So let’s think about a single term in this sum, the probability of hitting 0 at exactly \(k\). We want to think about all the possible paths of getting to 0, in exactly \(k\) steps, starting at \(b\). After \(k\) steps, we’ll have \(M\) steps of +1, and \(k-M\) steps of -1, giving \(X_k = b + (+1)M + (-1)(k-M)\). We want \(X_k=0\), giving \(b+2M-k=0\) or \(M=(k-b)/2\). There are \(k\) choose \(M\) ways to choose these \(M\) +1’s, the binomial coefficient term. And out of all these paths, a ratio of \(b/k\) of them will stay above the \(X=0\) axis the whole time, by a symmetry/reflection principle of random walks. And lastly, each of these \(k\) steps is equiprobable, with a chance of \((1/2)^k\).

I’m a little skeptical of this formula, so let’s sanity check in simulation.

from scipy.special import comb   # for binom coefficient

First, let’s check the sum giving probability of ruin by time \(T\). As \(T\) gets bigger (more opportunities to lose) or \(b\) gets smaller (less starting buffer), we should see the probability go up.

fig, ax = plt.subplots(1,1, figsize=(8,6))

Ts = range(4, 10)
colors = plt.cm.Blues(np.linspace(0,1, len(Ts)))

for i, T in enumerate(Ts):
    probs = []
    for b in range(2, T+1):
        probs.append(
            np.sum([(b / k) * comb(k, (k-b)/2, exact=True) * (0.5 ** k) for k in range(b, T+1, 2)])
        )

    ax.plot(range(len(probs)), probs, color=colors[i], marker='o', linestyle='-', label=f'T={T}')

ax.set_ylabel('Pr')
ax.set_xlabel('b')
ax.set_title('Pr(ruin by time T | X0=b)')
ax.legend()
plt.show()

Checks out. Let’s now simulate a bunch of random walks and keep track of how many times we were ruined before some time \(T\), and compare our running average over more and more sims to the theoretical value from the formula.

np.random.seed(3)

n = 100      # num sims
p = 0.5

b = 6       # starting bankroll
T = 30      # time to ruin

# prob_ruin = 1 - (b / T) * comb(T, (T + b) / 2) * (0.5 ** T)
prob_ruin = np.sum([(b / k) * comb(k, (k-b)/2, exact=True) * (0.5 ** k) for k in range(b, T+1, 2)])

print('Prob of ruin by time T: ', prob_ruin)

ruined = np.zeros(n)

fig, axs = plt.subplots(2,1, figsize=(10,8))

for k in range(n):
    results = np.random.rand(T)
    mask    = results < p
    win     = np.where(mask, 1, -1)
    walk    = np.append([b], b + np.cumsum(win))
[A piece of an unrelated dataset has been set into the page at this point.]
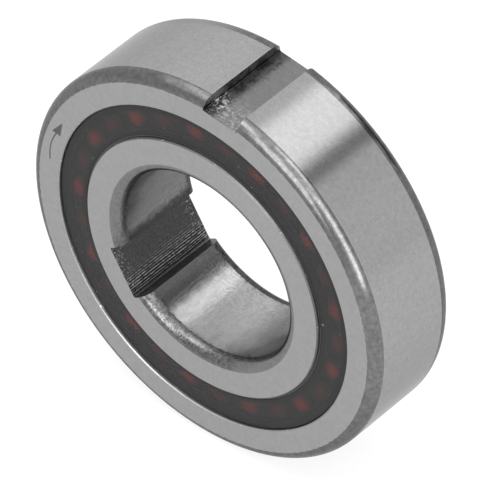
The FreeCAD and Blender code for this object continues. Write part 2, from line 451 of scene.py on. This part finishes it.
def pits(s, depth, radius, position):
    """Small dark pits on the bore's corner and on the first of the bore behind it."""
    near_bore = s.past(radius, BORE_RADIUS_MM, *PITTED_RADIUS)
    place = s.times(near_bore, s.step(depth, *PITTED_DEPTH))
    spots = s.noise(position, scale=2.4, detail=4.0, rough=0.75)
    return s.times(place, s.step(spots, 0.52, 0.42))


def bruised(s, tone, radius, depth, edge, position):
    """The tone, with small bright bruises on the edge between a face and its shield."""
    close = s.times(s.near(radius, edge, NICK_REACH), s.step(depth, *NICKED_DEPTH))
    spots = s.noise(position, scale=0.9, detail=4.0, rough=0.7)
    return s.blend(s.times(close, s.step(spots, 0.6, 0.68)), tone, BRUISE_TONE)


def mark_height(s, streaks, grain, ground, grain_heights):
    """Height of the marks on a ring, apart from those of its keyway and its bore."""
    grain_height = s.blend(ground, *grain_heights)
    return s.plus(s.times(streaks, STREAK_HEIGHT), s.times(grain, grain_height))


def finish_ring(s, tone, rough, height):
    """Sets the steel's surface; fine marks round the axis stretch its reflections."""
    tangent = s.node("ShaderNodeTangent", direction_type="RADIAL", axis="Y")
    s.bump(height, depth_mm=0.008)
    s.set(Base_Color=tone, Metallic=1.0, Roughness=rough, Specular_Tint=(0.7, 0.7, 0.7, 1))
    s.set(Anisotropic=0.6, Anisotropic_Rotation=0.25, Tangent=tangent.outputs[0])
    return s.material


def ground_and_corner(s, ground, face, marks):
    """Tone and roughness of the ground faces and of the blackened corners."""
    streaks, mottle, grain = marks
    bright = s.plus(
        s.swing(mottle, s.blend(face, *GROUND_MOTTLE)),
        s.swing(grain, s.blend(face, *GROUND_GRAIN)),
        s.swing(streaks, GROUND_STREAKS),
        GROUND_TONE)
    dark = s.plus(s.swing(mottle, CORNER_MOTTLE), s.swing(grain, CORNER_GRAIN), CORNER_TONE)
    corner_rough = s.blend(streaks, *CORNER_ROUGH)
    ground_rough = s.blend(grain, *GROUND_ROUGH)
    return s.blend(ground, dark, bright), s.blend(ground, corner_rough, ground_rough)


def ring_marks(s, x, z, radius, depth, along, position):
    """Where the faces are; marks round the rim and faces, broad mottling, fine grain."""
    streaks = around(s, x, z, radius, s.times(along, 2.6), stretch=2.2)
    streaks = s.noise(streaks, scale=1.0, detail=4.0, rough=0.62)
    brushed = around(s, x, z, radius, s.times(radius, 0.12), stretch=60.0)
    brushed = s.noise(brushed, scale=1.0, rough=0.6)
    face = s.past(depth, HALF_WIDTH / MM, *FACE_SKIN)
    mottle = s.noise(position, scale=1.3, detail=5.0, rough=0.66)
    grain = s.noise(position, scale=4.5, rough=0.6)
    return face, (s.blend(face, streaks, brushed), mottle, grain)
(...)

    # find first occurrence of ruin
    end_idx = np.where(walk <= 0)[0]
    
    # if we hit ruin, then mark this run as ruin and truncate the walk (so we don't plot negatives)
    if len(end_idx) > 0:
        ruined[k] = 1
        end_idx = end_idx[0]
    # if we never hit ruin, run marked as non-ruin and no truncation
    else:
        end_idx = walk.shape[0]

    axs[0].plot(range(end_idx), walk[:end_idx], 'k-', alpha=0.5)
    
axs[0].set_xlabel('Step')
axs[0].set_ylabel('Bankroll')

# print(ruined.shape, np.cumsum(ruined).shape)
axs[1].plot(range(n), np.cumsum(ruined) / np.arange(1,n+1), 'c-')
axs[1].plot([0,n], [prob_ruin]*2, 'k--')
axs[1].set_xlabel('# Simulations')
axs[1].set_ylabel('Ratio of wins')

plt.show()

This looks right, although it’s not a clean convergence and I’d feel better with some more testing.
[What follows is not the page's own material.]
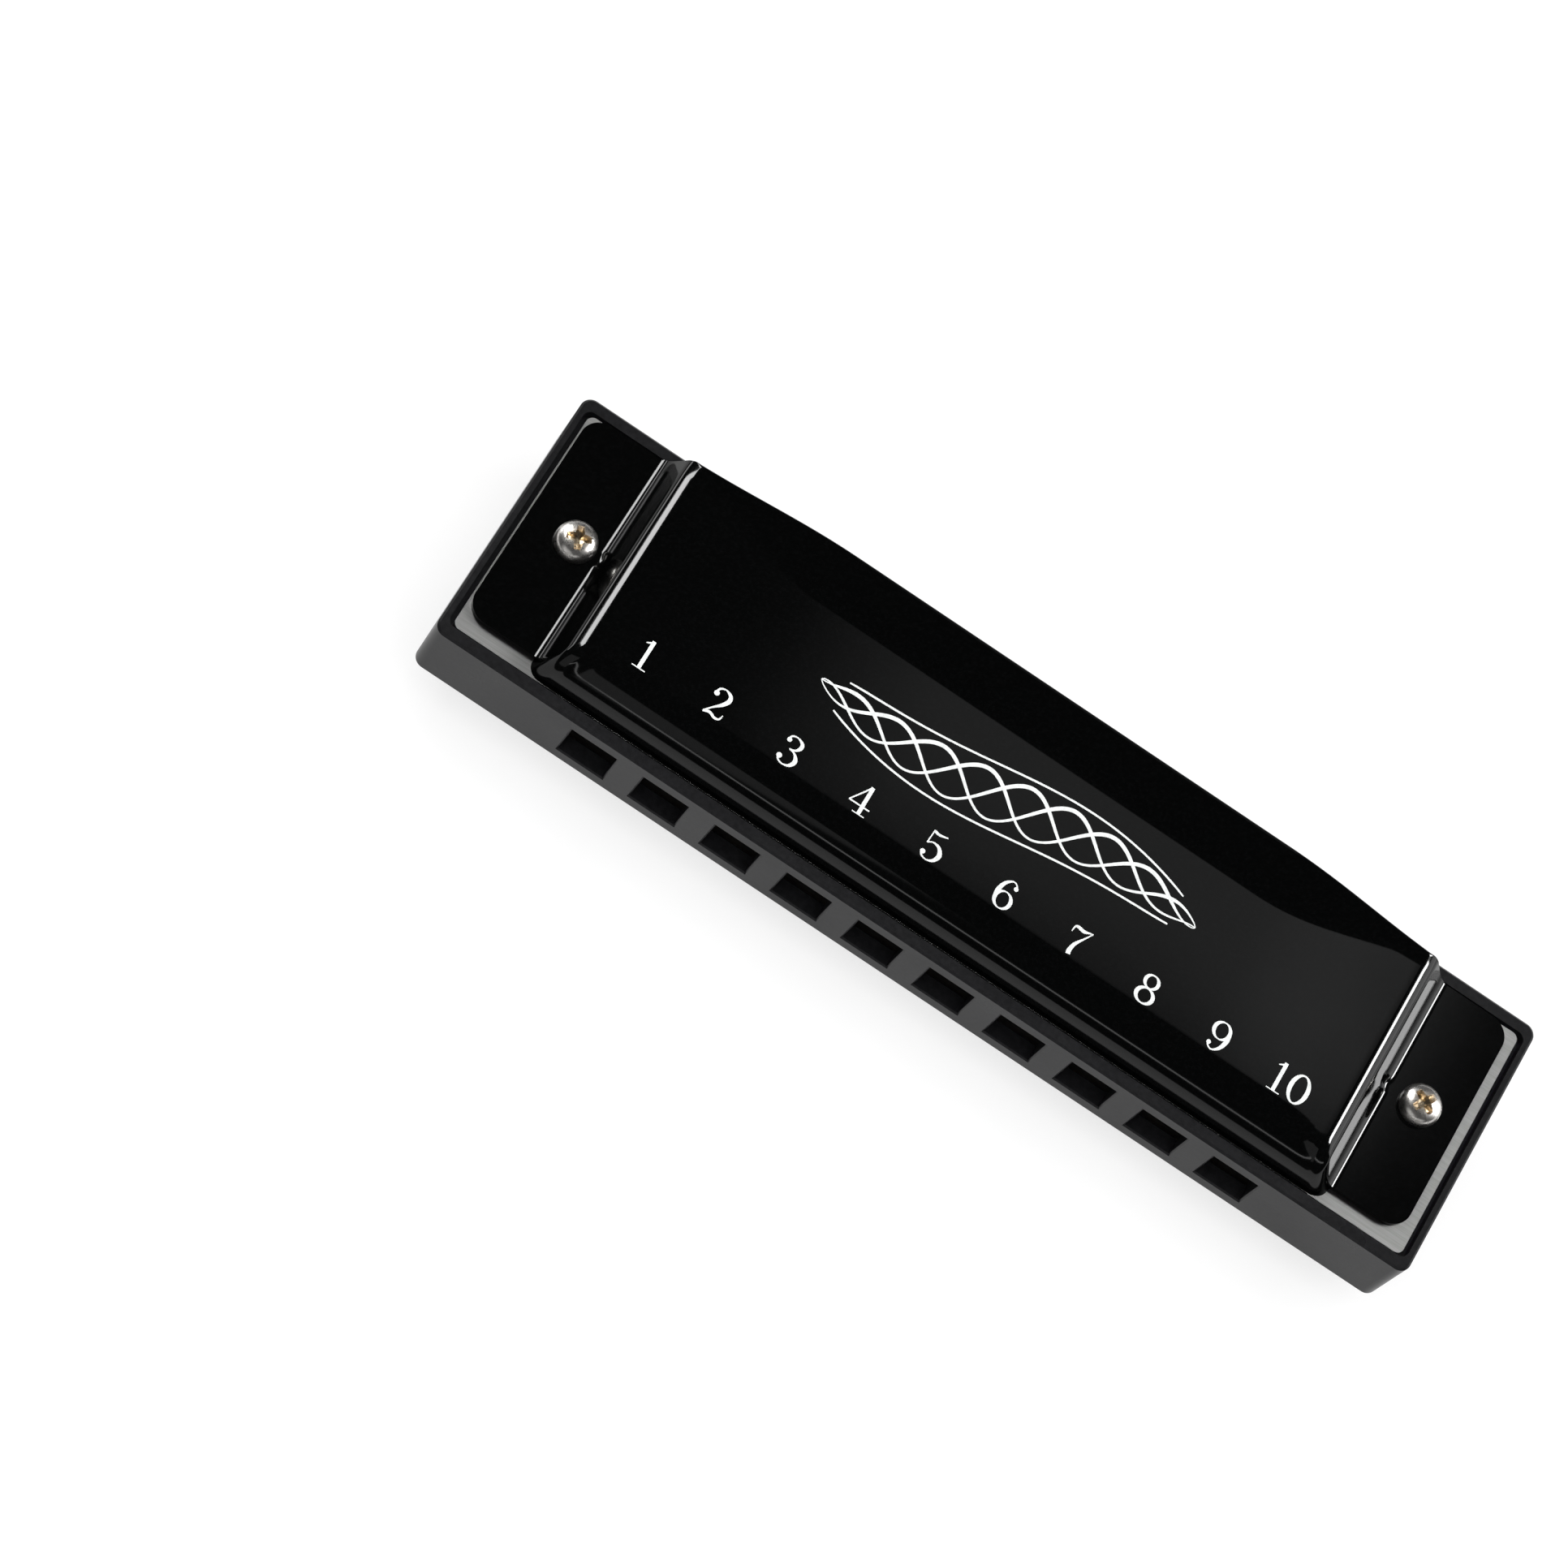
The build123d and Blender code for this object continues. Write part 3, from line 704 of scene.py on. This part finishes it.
def hole_numbers():
    """Numbers 1 to 10, one in front of each hole."""
    middle = middle_x("comb")
    pitch = (middle_x(f"blow_reed_{HOLES}") - middle_x("blow_reed_1")) / (HOLES - 1)
    advance = FIGURE_HEIGHT * FIGURE_WIDTH
    mesh = bmesh.new()
    for n in range(1, HOLES + 1):
        text = str(n)
        hole_x = middle + (n - (HOLES + 1) / 2) * pitch
        start = hole_x + NUMBER_SHIFT - advance * len(text) / 2
        for k, figure in enumerate(text):
            add_print(mesh, place_figure(figure, start + k * advance * FIGURE_STEP), LEVEL_TOP)
    finish_mesh(mesh, "hole_numbers", INK, PRINT_SHARP)


BRAID_START = -20.4
BRAID_LENGTH = 39.4
BRAID_POINTS = 241
BRAID_Y = 1.3               # middle of the spine
BRAID_WAVE = 1.0            # how far the spine waves either side of it
BRAID_HALF = 2.3            # reach of a strand from the spine
BRAID_SWELL = 0.55          # lower is blunter at the two tips
STRANDS = 3
STRAND_WAVES = 3
TAPER = 12                  # strokes reach full width a twelfth of the way in
STRAND_TIP = 0.045          # half width of a strand at its tips
STRAND_BODY = 0.06          # added away from the tips
STRAND_SWELL = 0.09         # and added where the strand lies furthest back
BORDER_GAP = 0.55           # the border lines follow the spine at this distance at the tips
BORDER_SWELL = 2.55         # and so much further out in the middle
BORDER_TIP = 0.03
BORDER_HALF = 0.07
BORDER_CUT = 14             # points left off each end of a border line


def braid_ornament():
    """Plain three-strand braid of fine lines, drawn along a gently waved spine."""
    mesh = bmesh.new()
    shapes = []
    run = np.linspace(0, 1, BRAID_POINTS)
    swell = np.sin(np.pi * run) ** BRAID_SWELL
    x = BRAID_START + BRAID_LENGTH * run
    spine = BRAID_Y - BRAID_WAVE * np.sin(2 * np.pi * run)
    taper = np.minimum(1, np.minimum(run, 1 - run) * TAPER)
    for strand in range(STRANDS):
        phase = 2 * np.pi * (STRAND_WAVES * run + strand / STRANDS)
        y = spine + BRAID_HALF * swell * np.sin(phase)
        half = STRAND_TIP + taper * (STRAND_BODY + STRAND_SWELL * (0.5 + 0.5 * np.sin(phase)))
        shapes += stroke_quads(np.stack([x, y, half], axis=1))
    for side in (-1, 1):
        y = spine + side * (BORDER_GAP + BORDER_SWELL * swell)
        half = BORDER_TIP + BORDER_HALF * taper
        line = np.stack([x, y, half], axis=1)
        shapes += stroke_quads(line[BORDER_CUT:-BORDER_CUT])
    add_print(mesh, shapes, LEVEL_TOP)
    finish_mesh(mesh, "braid_ornament", INK, PRINT_SHARP)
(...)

This formula, for “probability of ruin (or non-ruin) before some time T” is actually not one of the usual things explored in first treatments of random walks. We see the “probability of hitting N before 0” a lot, and usually the next one is “probability of hitting \(a\) before \(-b\)”, which I’ve skipped.

Anyway, I’m tempted to move back to betting stuff and talk betting criterion. Or a quick detour on how bookmakers set the odds in a market way. But I’m trying to keep my posts shorter so I’ll stop here for now.

Thanks for reading!